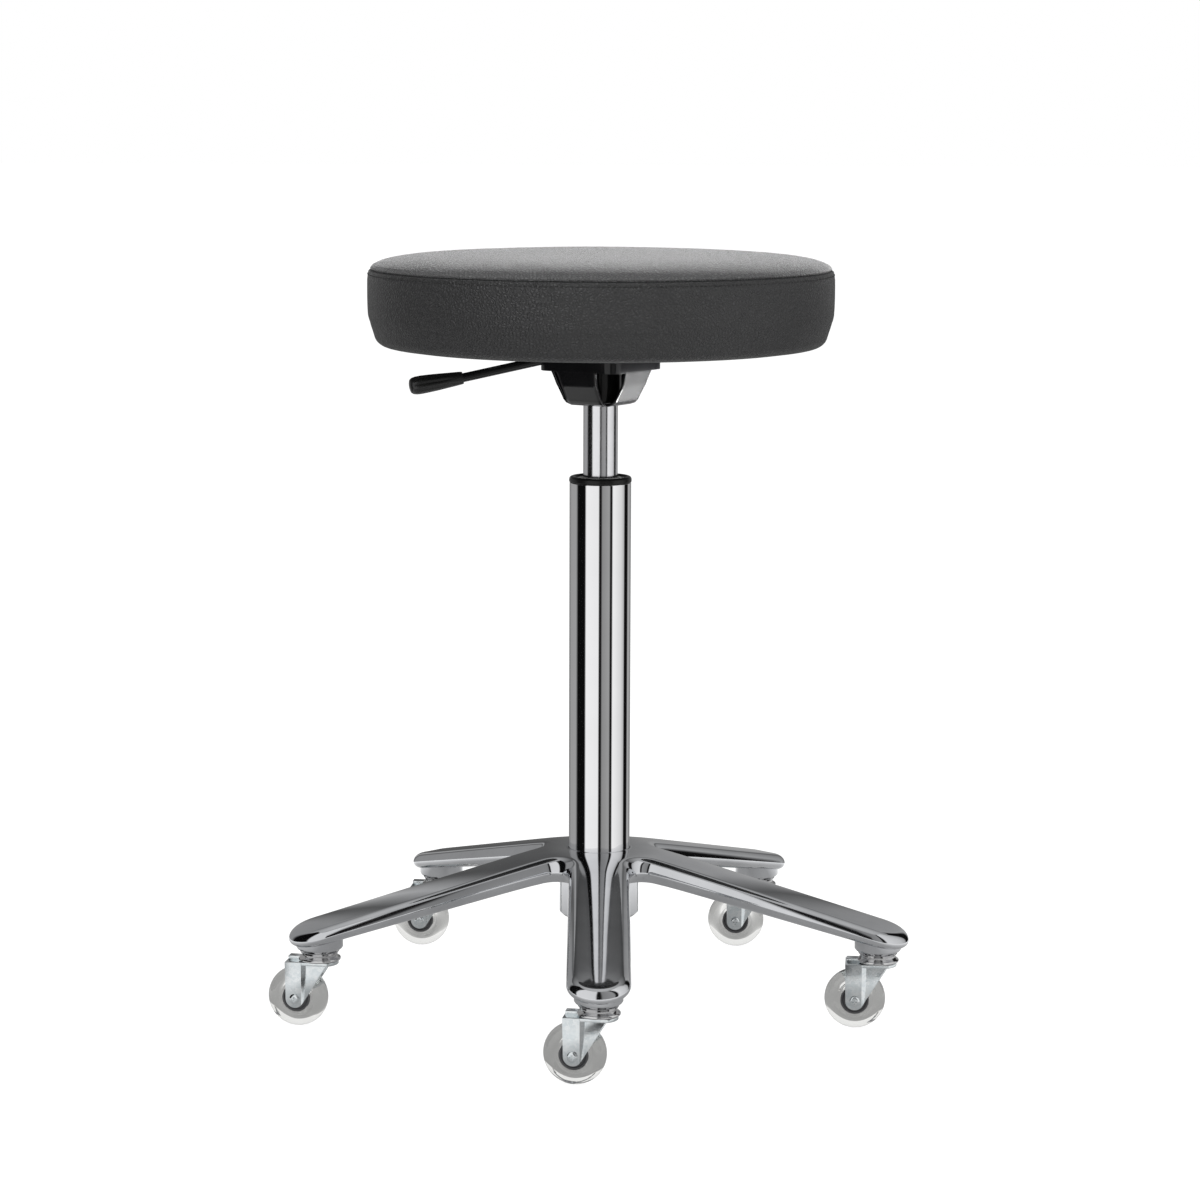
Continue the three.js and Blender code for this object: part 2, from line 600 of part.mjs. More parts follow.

==

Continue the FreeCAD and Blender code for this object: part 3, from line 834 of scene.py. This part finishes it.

* * *

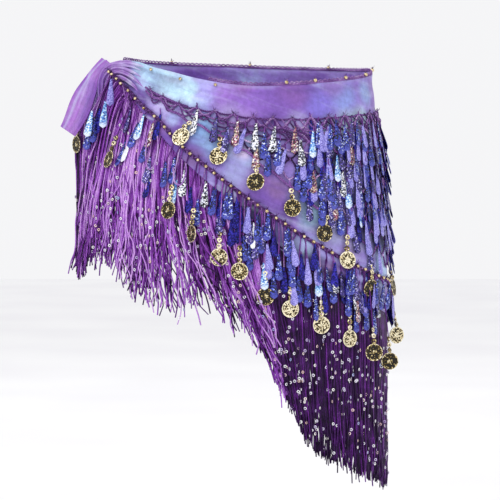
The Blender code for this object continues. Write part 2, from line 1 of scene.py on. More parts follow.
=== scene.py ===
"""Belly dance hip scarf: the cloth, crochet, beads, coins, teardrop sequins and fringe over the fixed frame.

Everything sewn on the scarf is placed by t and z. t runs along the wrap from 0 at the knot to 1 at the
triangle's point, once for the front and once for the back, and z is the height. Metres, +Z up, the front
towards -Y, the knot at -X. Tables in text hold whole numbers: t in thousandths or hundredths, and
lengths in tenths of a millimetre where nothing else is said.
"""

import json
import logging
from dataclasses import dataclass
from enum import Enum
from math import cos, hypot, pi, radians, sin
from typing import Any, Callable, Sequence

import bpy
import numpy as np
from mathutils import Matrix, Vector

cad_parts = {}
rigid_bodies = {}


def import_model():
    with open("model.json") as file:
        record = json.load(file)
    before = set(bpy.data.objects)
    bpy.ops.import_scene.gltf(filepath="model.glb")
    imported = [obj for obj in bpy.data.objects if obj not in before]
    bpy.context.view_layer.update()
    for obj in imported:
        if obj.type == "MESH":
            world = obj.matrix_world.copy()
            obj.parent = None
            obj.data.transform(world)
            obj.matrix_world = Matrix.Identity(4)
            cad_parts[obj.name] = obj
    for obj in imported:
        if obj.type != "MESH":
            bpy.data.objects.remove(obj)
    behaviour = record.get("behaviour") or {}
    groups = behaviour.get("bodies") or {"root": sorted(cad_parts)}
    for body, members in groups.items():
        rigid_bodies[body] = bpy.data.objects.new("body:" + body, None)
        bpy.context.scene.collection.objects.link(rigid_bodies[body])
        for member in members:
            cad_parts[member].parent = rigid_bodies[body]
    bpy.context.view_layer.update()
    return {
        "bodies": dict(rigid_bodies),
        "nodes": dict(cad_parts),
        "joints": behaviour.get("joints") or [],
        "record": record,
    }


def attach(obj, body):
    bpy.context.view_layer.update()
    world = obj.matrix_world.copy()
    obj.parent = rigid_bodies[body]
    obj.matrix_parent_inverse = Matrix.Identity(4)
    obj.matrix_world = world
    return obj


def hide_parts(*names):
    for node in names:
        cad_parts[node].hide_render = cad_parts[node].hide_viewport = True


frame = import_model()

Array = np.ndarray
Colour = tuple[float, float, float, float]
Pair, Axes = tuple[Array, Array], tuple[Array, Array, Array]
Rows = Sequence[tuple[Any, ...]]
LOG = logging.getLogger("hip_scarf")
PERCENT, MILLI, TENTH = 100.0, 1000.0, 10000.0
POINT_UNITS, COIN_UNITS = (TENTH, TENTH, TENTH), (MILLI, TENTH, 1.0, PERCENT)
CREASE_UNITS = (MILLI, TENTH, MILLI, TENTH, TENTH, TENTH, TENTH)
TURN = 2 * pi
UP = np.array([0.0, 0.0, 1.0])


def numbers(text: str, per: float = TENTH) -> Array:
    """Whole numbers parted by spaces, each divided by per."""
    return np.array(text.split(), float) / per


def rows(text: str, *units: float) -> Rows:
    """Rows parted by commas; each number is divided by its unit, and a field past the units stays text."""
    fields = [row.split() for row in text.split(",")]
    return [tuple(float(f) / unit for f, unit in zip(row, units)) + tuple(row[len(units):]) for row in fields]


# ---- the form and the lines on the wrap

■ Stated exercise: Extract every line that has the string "None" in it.

■ Solution to this exercise:
            obj.parent = None
        rigid_bodies[body] = bpy.data.objects.new("body:" + body, None)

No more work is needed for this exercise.